In a poll of homebuyers for propertyfinder.com, 63 per cent of people said students were the worst neighbours, second only to squatters (90 per cent) in a roll-call of undesirables that included flat-sharers and families with teenage children.

With the average home in Britain costing £171,632, the financial price of living next to a modern-day version of television's The Young Ones works out at more than £17,000. Squatters living next door are estimated to depress the value by 16 per cent, £27,976.

Conventional residents can also wipe thousands of pounds off the value of a property. Families with teenagers were the third most dreaded neighbour because of slamming doors, arguments and drum kits. Next down the list of undesirables came flatsharers, often young people with active and - presumably noisy - social lives.

In the survey of 400 homeowners, some groups, such as childless couples, pensioners and single people, were reckoned to inflate the value of a neighbouring property. Childless couples added 4 per cent.

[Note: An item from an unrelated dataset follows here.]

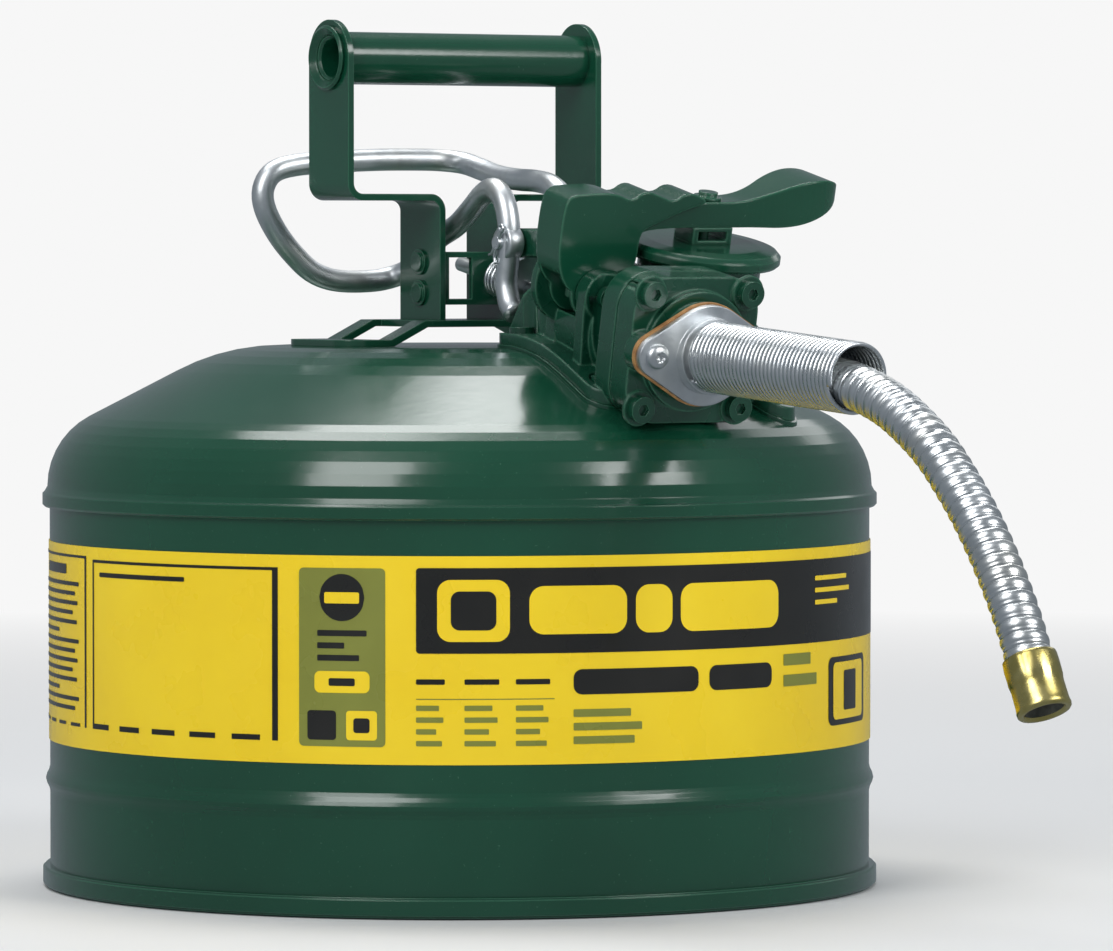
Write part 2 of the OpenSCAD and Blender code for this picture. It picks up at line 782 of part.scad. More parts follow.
arm_w = 11;
module cap_arm() {
  profile = [
    [-7, -5], [6, -5], [10, 8], [14, 18], [20, 22.4], [66, 22.4], [78, 23.4], [88, 26.6], [95, 30.6],
    [98, 35.2], [96, 38.6], [91, 40.4], [84, 40.2], [76, 38], [68, 34.4], [60, 32], [54, 31.4],
    [44, 31.4], [36, 30.8], [20, 30], [4, 26], [-7, 12]
  ];
  hollow = [
    [-12, -8], [60, -8], [60, 29.2], [54, 29.2], [44, 29.2], [36, 28.6], [20, 27.8], [6, 23], [-12, 10]
  ];
  paddle_hollow = [
    [55, 18], [78, 18], [87, 24], [92.6, 30], [94, 34.4], [92, 37], [84, 38], [76, 35.8], [68, 32.2],
    [60, 29.6], [55, 29.2]
  ];
  half_plan = [[-12, 5.5], [58, 5.5], [66, 6.2], [74, 9], [84, 10.8], [93, 9.6], [98, 5]];
  plan = concat(half_plan, [for (i = [6:-1:0]) [half_plan[i][0], -half_plan[i][1]]]);
  color(green) cap_frame() difference() {
    intersection() {
      rotate([90, 0, 0]) linear_extrude(30, center = true) polygon(soft(profile, 3));
      translate([0, 0, -20]) linear_extrude(80) polygon(soft(plan, 2));
      translate([-8, -20, -20]) cube([120, 40, 80]);
    }
    rotate([90, 0, 0]) linear_extrude(arm_w - 3.2, center = true) polygon(hollow);
    intersection() {
      rotate([90, 0, 0]) linear_extrude(30, center = true) polygon(paddle_hollow);
      translate([0, 0, -20]) linear_extrude(80) offset_plan(soft(plan, 2), 1.7);
    }
    along_y(hinge_r + eps, 60);
    translate([cap_reach, 0, 0]) cylinder(r = 2.1, h = 60);
  }
}

// The plan of the arm, drawn in by a flange's thickness.
module offset_plan(points, d) {
  polygon([for (p = points) [p[0] - (p[0] > 80 ? d * (p[0] - 80) / 18 : 0), p[1] * (1 - d / max(abs(p[1]), d + 0.01))]]);
}

module cap_stud() {
  color(green) cap_frame() translate([cap_reach, 0, 0]) {
    translate([0, 0, 31.4 + eps]) cylinder(r = 5, h = 1.1);
    translate([0, 0, 32.4]) cylinder(r = 3.4, h = 1.6);
    translate([0, 0, neck_top + 2.4]) cylinder(r = 2, h = 21);
  }
}

lever_t = 1.5;
module fill_lever() {
  outline = [
    [-9, -2], [9, -2], [15.6, 10], [15.4, 21], [20, 23.4], [34, 29.4], [41.4, 31.2], [41, 33],
    [33.6, 35.6], [28.1, 31.8], [22, 34], [16, 36], [10.6, 32], [3.5, 35], [-6, 34.8], [-15.5, 34],
    [-17, 26], [-16.6, 8]
  ];
  inside = [
    [-14.6, -12], [60, -12], [60, 30], [40, 30.4], [33.6, 32.2], [28.1, 30.9], [22, 31.8], [16, 33],
    [10.6, 31.2], [3.5, 32.6], [-6, 32.4], [-11, 30.4], [-14.6, 24]
  ];
  w = 2 * ear_in - 0.8;
  color(green) cap_frame() difference() {
    union() {
      rotate([90, 0, 0]) linear_extrude(w, center = true) polygon(soft(outline, 2));
      along_y(9.6, w);
    }
    rotate([90, 0, 0]) linear_extrude(w - 2 * lever_t, center = true) polygon(inside);
    along_y(hinge_r + eps, 60);
  }
}

module hinge_pin() { color(zinc) cap_frame() along_y(hinge_r, 2 * ear_out + 1); }

module hinge_screws() {
  color(green) cap_frame() for (s = [-1, 1]) translate([0, s * (ear_out + 1.9), 0]) {
    along_y(4, 2.6);
  }
}

// Coils of the spring that shuts the cap, round the hinge pin.
module cap_spring() {
  color(zinc) cap_frame() rotate([-90, 0, 0]) rotate_extrude() {
    for (i = [-2:2]) translate([3.5, i * 1.5]) circle(0.7, $fn = 16);
    translate([3.1, -3.4]) square([0.5, 6.8]);
  }
}

module fill_screen() {
  color(zinc) cap_frame() translate([cap_reach, 0, 0]) difference() {
    union() {
      translate([0, 0, -75]) cylinder(r = neck_bore_r - 1.6, h = 80);
      translate([0, 0, 3.4]) cylinder(r = neck_bore_r - eps, h = 1.6);
    }
    translate([0, 0, -73.8]) cylinder(r = neck_bore_r - 2.6, h = 80);
  }
}

module pour_screen() {
  color(zinc) translate([pour_x, pour_y, 0]) difference() {
    translate([0, 0, 150]) cylinder(r = port_r - 0.1, h = 43);
    translate([0, 0, 151]) cylinder(r = port_r - 1, h = 43);
  }
}

can_body();
can_bottom();
can_top();
label_wrap();
handle_bridge();
rear_strap();
front_strap();
grip_in_place();  // grip_tube
strap_rivets();
spring_bracket();
manifold_gasket();
manifold_body();
manifold_screws();
cover_gasket();
valve_cover();
cover_screws();
spout_gasket();
spout_flange();
spout_screws();
spring_guard();
hose();
hose_tip();
trigger_rod();
trigger_pin();
pin_clip();
valve_stem();
stem_collar();
valve_disc();
valve_seal();
valve_spring();
fill_cap();
cap_seal();
cap_post();
cap_arm();
cap_stud();
fill_lever();
hinge_pin();
hinge_screws();
cap_spring();
fill_screen();
pour_screen();
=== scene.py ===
"""Safety gas can: looks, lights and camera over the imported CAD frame. All lengths are in metres."""

import math

import bpy
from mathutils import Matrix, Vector


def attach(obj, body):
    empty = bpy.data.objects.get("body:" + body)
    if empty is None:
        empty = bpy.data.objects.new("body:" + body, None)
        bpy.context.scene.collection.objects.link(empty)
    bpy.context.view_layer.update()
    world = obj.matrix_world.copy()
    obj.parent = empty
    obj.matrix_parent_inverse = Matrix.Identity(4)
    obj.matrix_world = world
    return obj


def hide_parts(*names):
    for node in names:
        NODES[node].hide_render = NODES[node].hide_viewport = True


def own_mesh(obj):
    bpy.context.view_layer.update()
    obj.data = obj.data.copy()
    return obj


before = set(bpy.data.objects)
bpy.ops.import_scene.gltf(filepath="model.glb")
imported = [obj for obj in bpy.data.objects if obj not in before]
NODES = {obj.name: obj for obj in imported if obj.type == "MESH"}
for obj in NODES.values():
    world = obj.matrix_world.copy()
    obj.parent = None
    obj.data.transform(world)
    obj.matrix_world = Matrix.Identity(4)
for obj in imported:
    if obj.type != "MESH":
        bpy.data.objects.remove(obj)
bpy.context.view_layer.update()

MM = 0.001

# ---------- Camera and stage ----------

VIEW_AZIMUTH = math.radians(-32)
CAMERA_DISTANCE = 2.6248
CAMERA_HEIGHT = 0.2321
BACKGROUND = (0.93, 0.93, 0.93)
# Focal length in widths of the picture, and how far the aim leaves the can's axis over that length.
FOCAL_WIDTHS = 6.5876
SENSOR_WIDTH = 36
AIM_RIGHT = 0.0869
AIM_DOWN = 0.2179


def make_camera():
    """The camera stands level with the fill cap and looks slightly down and to the right."""
    ahead = Vector((-math.sin(VIEW_AZIMUTH), math.cos(VIEW_AZIMUTH), 0))
    right = Vector((math.cos(VIEW_AZIMUTH), math.sin(VIEW_AZIMUTH), 0))
    data = bpy.data.cameras.new("camera")
    camera = bpy.data.objects.new("camera", data)
    bpy.context.scene.collection.objects.link(camera)
    camera.location = -ahead * CAMERA_DISTANCE + Vector((0, 0, CAMERA_HEIGHT))
    aim = ahead * FOCAL_WIDTHS + right * AIM_RIGHT - Vector((0, 0, AIM_DOWN))
    camera.rotation_mode = "QUATERNION"
    camera.rotation_quaternion = aim.to_track_quat("-Z", "Y")
    data.sensor_width = SENSOR_WIDTH
    data.lens = SENSOR_WIDTH * FOCAL_WIDTHS
    data.clip_start = 0.1
    data.clip_end = 60
    bpy.context.scene.camera = camera


# ---------- Shader helpers ----------


class Shader:
    """A small builder for one node material."""

    def __init__(self, name):
        self.material = bpy.data.materials.new(name)
        self.material.use_nodes = True
        self.tree = self.material.node_tree
        self.body = self.tree.nodes["Principled BSDF"]
        self.place = self.add("ShaderNodeTexCoord").outputs["Object"]

    def add(self, kind, **values):
        node = self.tree.nodes.new(kind)
        for key, value in values.items():
            setattr(node, key, value)
        return node

    def link(self, source, target):
        self.tree.links.new(source, target)

    def noise(self, scale, detail=3, rough=0.55, stretch=None):
        node = self.add("ShaderNodeTexNoise")
        node.inputs["Scale"].default_value = scale
        node.inputs["Detail"].default_value = detail
        node.inputs["Roughness"].default_value = rough
        place = self.place
        if stretch:
            mapping = self.add("ShaderNodeMapping")
            mapping.inputs["Scale"].default_value = stretch
            self.link(place, mapping.inputs["Vector"])
            place = mapping.outputs["Vector"]
        self.link(place, node.inputs["Vector"])
        return node.outputs["Fac"]

    def ramp(self, source, low, high, to_low=0.0, to_high=1.0):
        node = self.add("ShaderNodeMapRange")
        node.inputs["From Min"].default_value = low
        node.inputs["From Max"].default_value = high
        node.inputs["To Min"].default_value = to_low
        node.inputs["To Max"].default_value = to_high
        self.link(source, node.inputs["Value"])
        return node.outputs["Result"]

    def math(self, operation, a, b):
        node = self.add("ShaderNodeMath", operation=operation)
        for socket, value in zip(node.inputs, (a, b)):
            if isinstance(value, (int, float)):
                socket.default_value = value
            else:
                self.link(value, socket)
        return node.outputs["Value"]

    def mix(self, factor, a, b):
        node = self.add("ShaderNodeMix", data_type="RGBA")
        sockets = [s for s in node.inputs if s.type == "RGBA"]
        for socket, value in zip(sockets, (a, b)):
            if isinstance(value, tuple):
                socket.default_value = (*value, 1)
            else:
                self.link(value, socket)
        self.link(factor, node.inputs[0])
        return [s for s in node.outputs if s.type == "RGBA"][0]

    def edges(self, radius):
        """A mask that is 1 on sharp edges, used to paint highlights, and the rounded normal that goes with
        it.
        """
        bevel = self.add("ShaderNodeBevel", samples=6)
        bevel.inputs["Radius"].default_value = radius
        geometry = self.add("ShaderNodeNewGeometry")
        dot = self.add("ShaderNodeVectorMath", operation="DOT_PRODUCT")
        self.link(bevel.outputs["Normal"], dot.inputs[0])
        self.link(geometry.outputs["Normal"], dot.inputs[1])
        return self.ramp(dot.outputs["Value"], 0.97, 0.75), bevel.outputs["Normal"]

    def bump(self, height, strength, distance, normal=None):
        node = self.add("ShaderNodeBump")
        node.inputs["Strength"].default_value = strength
        node.inputs["Distance"].default_value = distance
        self.link(height, node.inputs["Height"])
        if normal is not None:
            self.link(normal, node.inputs["Normal"])
        return node.outputs["Normal"]

    def set(self, **values):
        for key, value in values.items():
            socket = self.body.inputs[key.replace("_", " ")]
            if isinstance(value, tuple):
                socket.default_value = (*value, 1)
            elif isinstance(value, (int, float)):
                socket.default_value = value
            else:
                self.link(value, socket)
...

Students, according to propertyfinder.com, cause a whole host of problems such as untidy exteriors, rat-attracting rubbish over-spills, loud music and rowdiness after a night out.

In a study in 2002, Darren Smith of Brighton University identified the phenomenon of "studentification" in Headingley, Leeds, where the influx of students led to profound changes. Students areas tend to attract late-night food and cheap alcohol outlets, a rise in rat infestations and the conversion of family homes into "houses in multiple occupancy".

Peter Bolton King, the chief executive of the National Association of Estate Agents, said: "By their nature students don't mow the front garden once a week, they can leave their rubbish out and can come back late in the morning. And sometimes there are problems with parties."

But Mr Bolton King, who represents 10,000 estate agents, said that students did not necessarily cause a problem, just as families with teenage children might also be trouble-free. "This survey is perhaps more a comment on social attitudes. I'm sure there are some unruly pensioners," he said.

The director of propertyfinder.com, Nicholas Leeming, said: "Our neighbours have a significant influence on our quality of life... and increasingly, house hunters are prepared to pay a premium for a quiet, trouble-free life."

The National Union of Students described the survey's findings as grossly unfair.